Colin Firth plays the future monarch struggling to address the 1925 Empire exhibition in The King’s Speech. Photograph: Momentum Films
From as early as I can remember until 1952, when I left home at the age of 18 to go into the army, there was an annual ritual on the afternoon of Christmas Day. Dinner, which meant turkey and all the trimmings followed by plum pudding, began around two o'clock and was carefully timed to end so that everyone could sit there beneath the paper decorations, wearing the hats that came out of the crackers, and earnestly, reverently listen to the king's Christmas message on the radio.
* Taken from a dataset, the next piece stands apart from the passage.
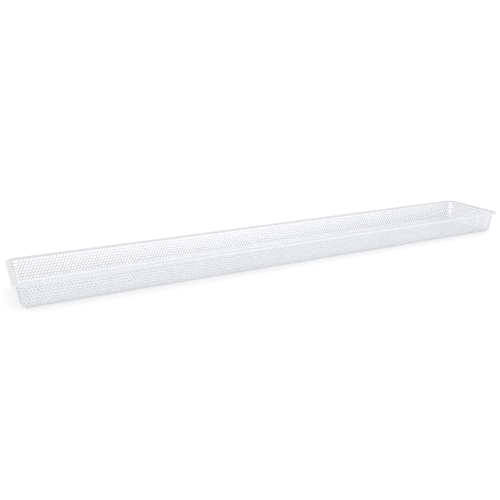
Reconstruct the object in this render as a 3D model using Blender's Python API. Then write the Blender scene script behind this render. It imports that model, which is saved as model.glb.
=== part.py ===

This hallowed national tradition, initiated by Sir John Reith in 1932, was not five years old when George V, who'd given four of them, died. His successor Edward VIII's landmark contribution to broadcasting was his 1936 abdication speech: there was no Christmas message that year. So the first one I heard George VI give must have been in 1937 when I was four. He'd been filmed at his coronation earlier that year, an event I would have been taken to see by my parents in newsreels at a cinema in Leicester.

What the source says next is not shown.